Covariate matrix. Default is NULL (no covariates). Ignored when Y is a formula.

rank

Integer. The rank of the basis matrix \(X\) (Q). Preferred over Q.

data

Optional. A data frame from which variables in the formula should be taken.

epsilon

Positive convergence tolerance.

maxit

Maximum number of iterations.

verbose

Logical. If TRUE (default), prints matrix dimensions and elapsed time.

...

Additional arguments passed for fine-tuning regularization, initialization, constraints, and output control. This includes the backward-compatible arguments Q and method.

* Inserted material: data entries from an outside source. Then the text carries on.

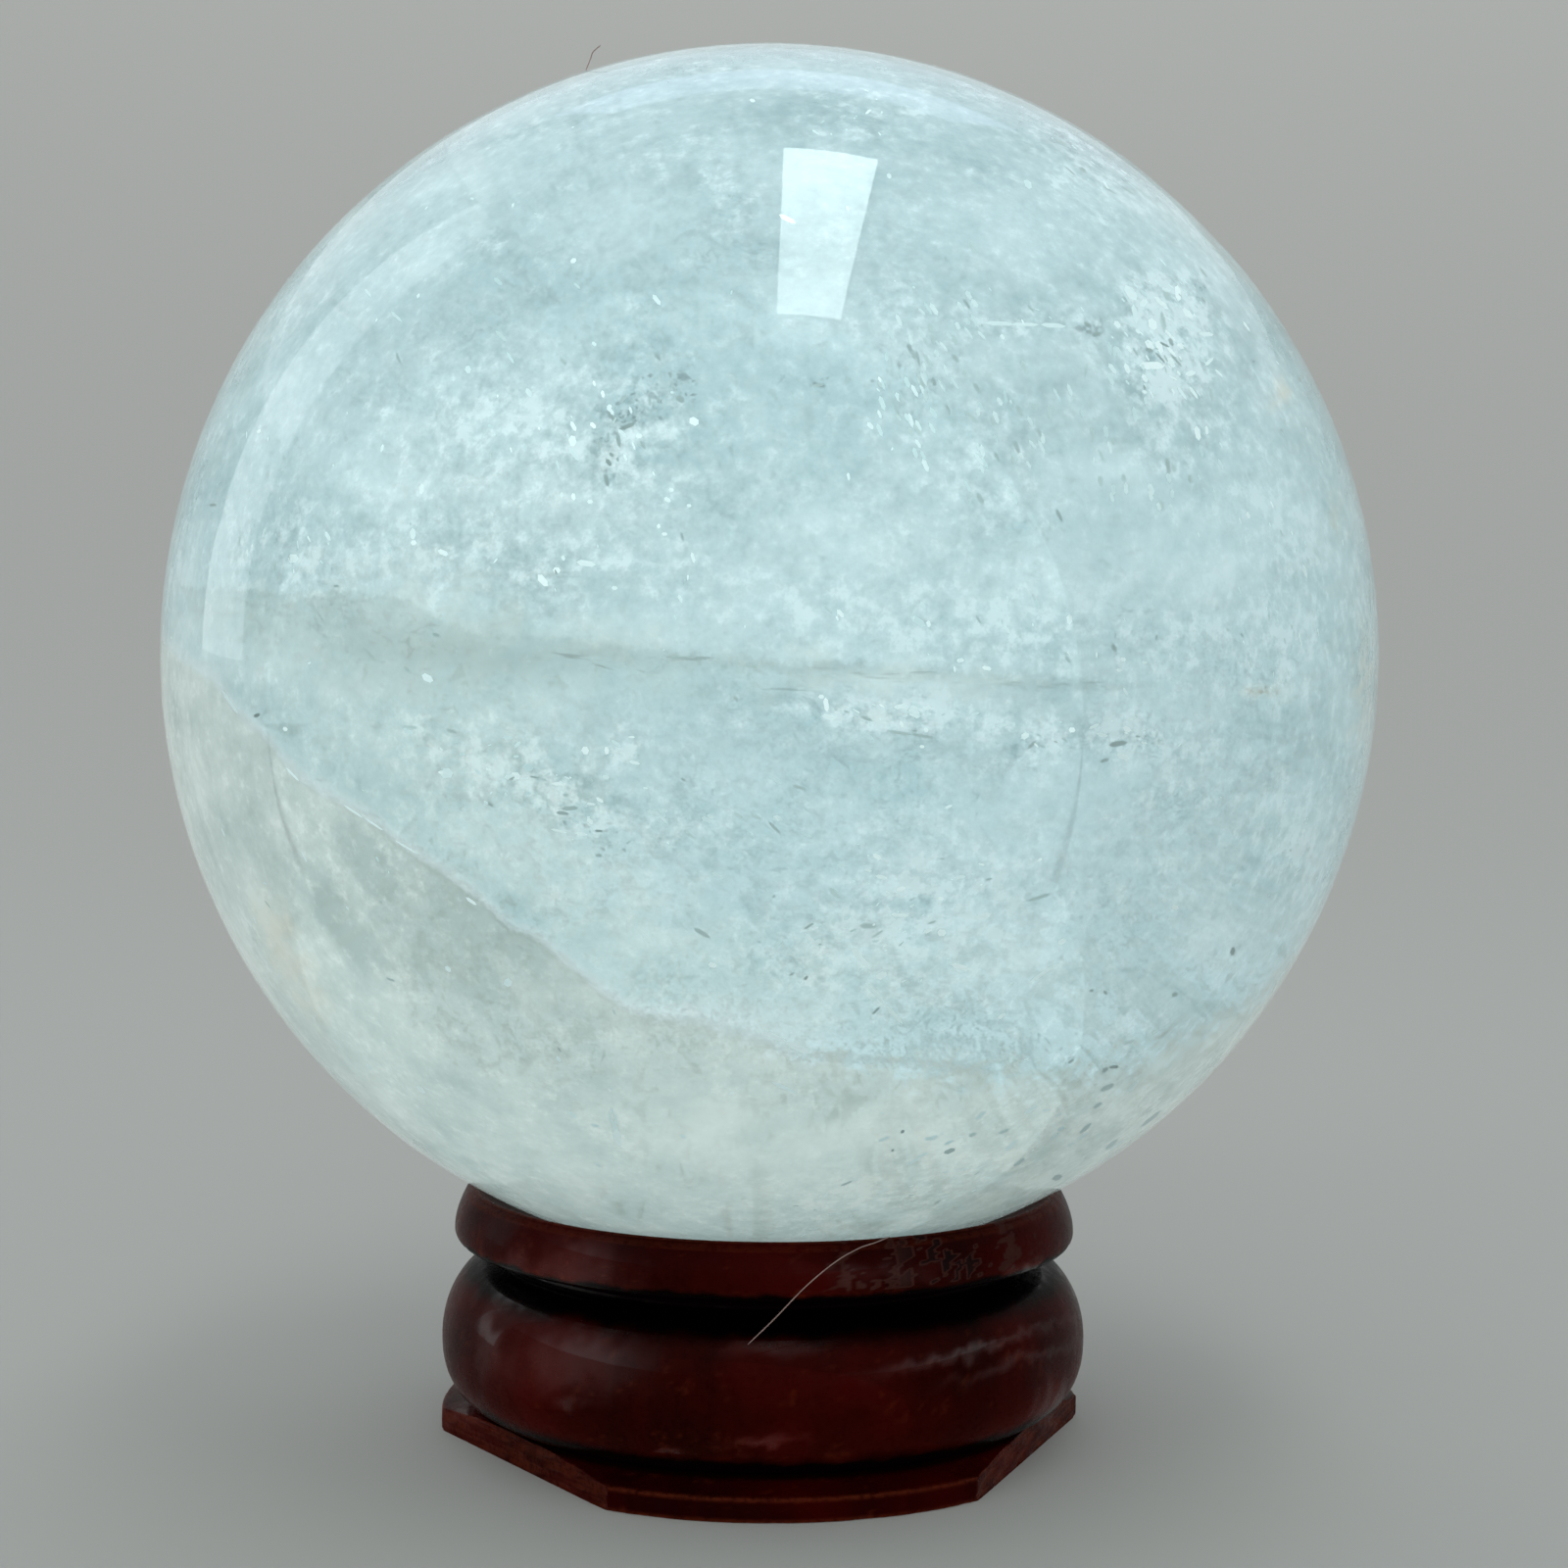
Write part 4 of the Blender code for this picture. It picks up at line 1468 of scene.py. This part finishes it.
STREAKS = [
    (700, 671, 16, 1, 1, 3, 0.01, 0.03), (930, 692, 90, 5, 3, 10, 0.01, 0.04),
    (1080, 696, 50, 3, 2, 5, 0.01, 0.04), (580, 588, 40, 3, 2, 5, 0.01, 0.04),
    (1268, 484, 14, 2, 2, 4, 0.01, 0.03), (590, 672, 50, 5, 11, 6, 0.01, 0.05),
    (800, 703, 20, 2, 0, 4, 0.01, 0.03), (935, 711, 24, 2, 6, 5, 0.01, 0.03),
]
FLAKES = [
    (1175, 310, 24, 40, 75, 30, 0.01, 0.05), (1180, 385, 28, 50, 70, 36, 0.01, 0.05),
    (1165, 430, 20, 30, 80, 30, 0.01, 0.06), (1220, 290, 30, 26, 40, 26, 0.01, 0.06),
    (1240, 430, 40, 40, 60, 24, 0.01, 0.08), (1040, 332, 44, 8, 0, 16, 0.01, 0.03),
    (840, 722, 30, 10, 10, 22, 0.01, 0.06), (930, 728, 70, 14, 5, 36, 0.01, 0.08),
    (1080, 748, 70, 12, 5, 30, 0.01, 0.08), (625, 768, 7, 9, 60, 6, 0.01, 0.03),
    (585, 266, 4, 4, 0, 3, 0.01, 0.02), (265, 440, 3, 3, 0, 3, 0.01, 0.02),
    (707, 430, 5, 4, 40, 4, 0.01, 0.02), (540, 450, 80, 50, 0, 60, 0.01, 0.12),
    (430, 560, 110, 28, 0, 34, 0.01, 0.12), (560, 800, 80, 25, 20, 36, 0.01, 0.10),
    (930, 930, 70, 45, 15, 60, 0.01, 0.10), (760, 860, 90, 20, 20, 20, 0.01, 0.12),
    (640, 900, 120, 60, 30, 16, 0.02, 0.2), (840, 118, 50, 10, 0, 12, 0.01, 0.05),
    (1330, 650, 20, 60, 0, 14, 0.01, 0.05), (1300, 850, 30, 40, 0, 14, 0.01, 0.05),
    (390, 1090, 60, 40, 40, 10, 0.01, 0.05), (500, 1000, 60, 60, 40, 12, 0.01, 0.08),
    (760, 1110, 60, 14, 10, 10, 0.01, 0.05), (1000, 560, 200, 60, 0, 26, 0.01, 0.15),
    (760, 700, 400, 300, 0, 60, 0.01, 0.2),
]
STAINS_AND_GLINT = [
    (1288, 706, 20, 5, 0, 8, 0.004, 0.012), (1392, 700, 3, 40, 0, 8, 0.006, 0.02),
    # the stain at (1305, 402) is a painted glint: pale yellow plates where a chip sparkles
    (1305, 402, 3, 7, 20, 5, 0.004, 0.012), (1328, 388, 10, 4, 0, 4, 0.006, 0.02),
    (1362, 530, 3, 16, 0, 5, 0.006, 0.02), (1335, 1080, 3, 3, 0, 2, 0.006, 0.02),
]
add_group("dark_specks", DARK_SPECKS, 81, (0.11, 0.06, 0.04), 0.45, DARK_GRAIN, 0.8, behind=False)
add_group("layer_streaks", STREAKS, 82, (0.45, 0.035, 0.02), 0.4, STREAK_GRAIN, 0.05, behind=False)
add_group("bright_flakes", FLAKES, 84, (0.17, 0.10, 0.015), 0.5, PALE_GRAIN, 0.4, (0.5, 1))
add_group("beige_stains_and_glint", STAINS_AND_GLINT, 85, (0.16, 0.09, 0.02), 0.4, BEIGE_GRAIN, 0.5)

# %% [markdown]
# ### Flakes and nicks in the polished face
#
# Where grinding cut through a cluster, its flakes lie open in the polished face: pale where they are
# solid, dark where a corner broke out. Each is a flat body with six uneven corners, set into the skin
# so that its top follows the ball. Most are strewn where the clusters are, and the ones that catch
# the eye first are put at their own places, each with its length, width and slant.

# %% Flakes that follow the skin
FLAKE_CORNERS = np.array([[1, 0, 0], [0.5, 0.85, 0], [-0.6, 0.9, 0], [-1, 0.1, 0], [-0.5, -0.85, 0],
                          [0.65, -0.75, 0], [0, 0, 0], [0, 0, 0]])
FLAKE_FACES = np.array([[0, 1, 6], [1, 2, 6], [2, 3, 6], [3, 4, 6], [4, 5, 6], [5, 0, 6],
                        [1, 0, 7], [2, 1, 7], [3, 2, 7], [4, 3, 7], [5, 4, 7], [0, 5, 7]])
FLAKE_LIFT = np.array([4, 4, 4, 4, 4, 4, 5, -25]) * 0.001 * MM
FLAKE_SIZE = 0.11 * MM
POLISHED = {"Roughness": 0.02, "IOR": QUARTZ_IOR}
OPEN_FLAKE = make_toned_finish("open_flake", (0.52, 0.71, 0.73), (0.82, 0.97, 0.98), POLISHED,
                               0.3 * MM, 2, 0.3)
OPEN_NICK = make_toned_finish("open_nick", (0.17, 0.24, 0.24), (0.50, 0.66, 0.66), POLISHED,
                              0.3 * MM, 2, 0.3)


def lay_flakes(name, middles, along, halves, tones, material):
    """Flakes in the skin: corners middle + turn (half * corner), drawn to the skin's own radius.

    The rim of each flake lies four thousandths of a millimetre over the skin and its lowest corner
    25 thousandths under it.
    """
    turns = lying_turns(middles - BALL_CENTRE, None, along)
    flat = halves[:, None, :] * FLAKE_CORNERS[None, :, :2]
    way = unit(middles[:, None] + np.einsum("nij,nkj->nki", turns[:, :, :2], flat) - BALL_CENTRE)
    radius = BALL_RADIUS - skin_loss(way.reshape(-1, 3)).reshape(way.shape[:2]) + FLAKE_LIFT
    item = join_copies(name, BALL_CENTRE + way * radius[..., None], FLAKE_FACES, tones)
    add_stone_piece(item, material)


def strewn_flakes(count, seed, thick):
    """Middles, long directions and half sizes of flakes that gather where clusters_at is high.

    A flake's slant follows its zone: steep above the dull layer, level under it, rising to the right
    low down, and falling to the right under the growth boundary. count flakes are tried.
    """
    rng = np.random.default_rng(seed)
    way = unit(rng.normal(size=(count, 3)))
    chance = 0.015 + 0.9 * smooth_step(clusters_at(way * BALL_RADIUS), 0.15, 1.3)
    way = way[(rng.random(count) < chance) & (abs(way[:, 2]) < 0.97)]
    spots = way * BALL_RADIUS
    under = above_line(spots, LAYER_LINE)
    slant = np.where(under > 0, 66, np.where(under > -9 * MM, 5, -28))
    slant = np.where((above_line(spots, BOUNDARY) < 0) & (spots[:, 0] < -4 * MM), 52, slant)
    slant = np.radians(slant + rng.normal(0, 22, len(way)))
    east = unit(np.cross([0, 0, 1.0], way))
    upward = np.cross(way, east)
    along = np.cos(slant)[:, None] * east - np.sin(slant)[:, None] * upward
    size = FLAKE_SIZE * rng.lognormal(0, 0.45, len(way)).clip(0.4, 2.6)
    halves = size[:, None] * np.stack([rng.uniform(0.8, 1.7, len(way)),
                                       thick * rng.uniform(0.6, 1.2, len(way))], -1)
    return BALL_CENTRE + spots, along, halves, rng.random(len(way))


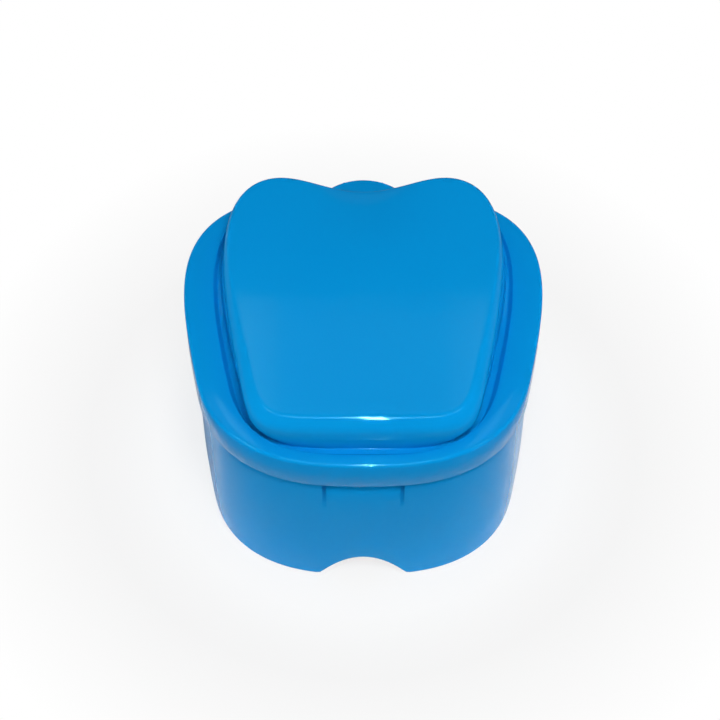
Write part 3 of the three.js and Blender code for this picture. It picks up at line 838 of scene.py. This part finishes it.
# painted light and shade on the floor: its colour turns from pale to dark between two distances from its
# middle, for the box's sides to mirror; between two others the camera sees it turn from mostly to wholly
# white
floorLook = {
    "radius": 4, "sides": 96, "rough": 0.9,
    "nearPaintedLight": (0.82, 0.82, 0.8), "farPaintedShade": (0.32, 0.32, 0.32), "paintedLightNear": 0.058, "paintedLightFar": 0.077,
    "whiteNear": 0.05, "whiteFar": 0.12, "whiteLeast": 0.8,
}


def addCamera():
    place = cameraPlace
    camera = bpy.data.cameras.new("camera")
    camera.sensor_width = place["sensor"]
    camera.lens = place["lens"]
    camera.shift_x = place["shiftX"]
    camera.shift_y = place["shiftY"]
    camera.clip_start = place["nearest"]
    holder = bpy.data.objects.new("camera", camera)
    tilt = math.radians(place["elevation"])
    back = Vector((0, -math.cos(tilt), math.sin(tilt)))
    holder.location = Vector(place["target"]) + back * place["distance"]
    holder.rotation_euler = (math.pi / 2 - tilt, 0, 0)
    bpy.context.scene.collection.objects.link(holder)
    bpy.context.scene.camera = holder


def addLamp(name, lamp):
    light = bpy.data.lights.new(name, "AREA")
    light.shape = "RECTANGLE"
    light.size, light.size_y = lamp["size"]
    light.energy = lamp["watts"]
    holder = bpy.data.objects.new(name, light)
    holder.location = lamp["at"]
    aim = Vector(lamp["aim"]) - Vector(lamp["at"])
    holder.rotation_euler = aim.to_track_quat("-Z", "Y").to_euler()
    holder.visible_diffuse = name in softLamps
    holder.visible_glossy = name not in softLamps
    bpy.context.scene.collection.objects.link(holder)


def addMix(nodes, links, share, first, second):
    mix = nodes.new("ShaderNodeMixShader")
    links.new(share, mix.inputs["Fac"])
    links.new(first, mix.inputs[1])
    links.new(second, mix.inputs[2])
    return mix.outputs["Shader"]


def addWorld():
    # an even light all round; gloss shows it dim and the camera sees plain white
    world = bpy.data.worlds.new("studio")
    bpy.context.scene.world = world
    world.use_nodes = True
    nodes, links = world.node_tree.nodes, world.node_tree.links
    nodes.clear()
    rays = nodes.new("ShaderNodeLightPath").outputs

    def background(colour, strength):
        node = nodes.new("ShaderNodeBackground")
        node.inputs["Color"].default_value = (*colour, 1)
        node.inputs["Strength"].default_value = strength
        return node.outputs["Background"]

    room = addMix(nodes, links, rays["Is Glossy Ray"], background((1, 1, 1), roomLook["light"]),
                  background(roomLook["glossTint"], roomLook["gloss"]))
    direct = addMath(nodes, links, "MAXIMUM", rays["Is Camera Ray"], rays["Is Transmission Ray"])
    seen = addMix(nodes, links, direct, room, background((1, 1, 1), 1.0))
    links.new(seen, nodes.new("ShaderNodeOutputWorld").inputs["Surface"])


def addFloor():
    look = floorLook
    bm = bmesh.new()
    bmesh.ops.create_circle(bm, cap_ends=True, segments=look["sides"], radius=look["radius"])
    mesh = bpy.data.meshes.new("studioFloor")
    bm.to_mesh(mesh)
    bm.free()
    floor = bpy.data.objects.new("studioFloor", mesh)
    bpy.context.scene.collection.objects.link(floor)
    material, nodes, links, shader = newMaterial("paleFloor")
    shader.inputs["Roughness"].default_value = look["rough"]
    shader.inputs["Specular IOR Level"].default_value = 0
    rays = nodes.new("ShaderNodeLightPath").outputs
    coords = nodes.new("ShaderNodeTexCoord")
    length = nodes.new("ShaderNodeVectorMath")
    length.operation = "LENGTH"
    links.new(coords.outputs["Object"], length.inputs[0])
    distance = length.outputs["Value"]

    # painted light on the floor: paler close to the box and dark further out, as the box's sides mirror it
    change = addRange(nodes, links, distance, look["paintedLightNear"], look["paintedLightFar"])
    tint = addTint(nodes, links, change, look["nearPaintedLight"], look["farPaintedShade"])
    links.new(tint, shader.inputs["Base Color"])

    fade = addRange(nodes, links, distance, look["whiteNear"], look["whiteFar"], look["whiteLeast"])
    direct = addMath(nodes, links, "MAXIMUM", rays["Is Camera Ray"], rays["Is Transmission Ray"])
    share = addMath(nodes, links, "MULTIPLY", direct, fade)
    white = nodes.new("ShaderNodeEmission").outputs["Emission"]
    seen = addMix(nodes, links, share, shader.outputs["BSDF"], white)
    links.new(seen, nodes["Material Output"].inputs["Surface"])
    mesh.materials.append(material)


addCamera()
for name, lamp in lamps.items():
    addLamp(name, lamp)
addWorld()
addFloor()
bpy.context.scene.view_settings.view_transform = "Standard"
print("studio ready")
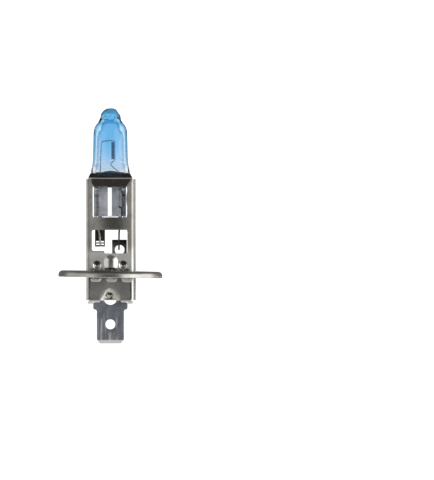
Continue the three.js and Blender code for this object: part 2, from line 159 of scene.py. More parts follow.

  • Y.weights: Optional numeric matrix (P x N) or vector (length N). 0 indicates missing/ignored values. If NULL (default), weights are automatically set to 0 for NAs in Y, and 1 otherwise.

  • X.L2.ortho: Nonnegative penalty parameter for the orthogonality of \(X\) (default: 0). It minimizes the off-diagonal elements of the Gram matrix \(X^\top X\), reducing the correlation between basis vectors (conceptually minimizing \(\| X^\top X - \mathrm{diag}(X^\top X) \|_F^2\)). (Formerly lambda.ortho).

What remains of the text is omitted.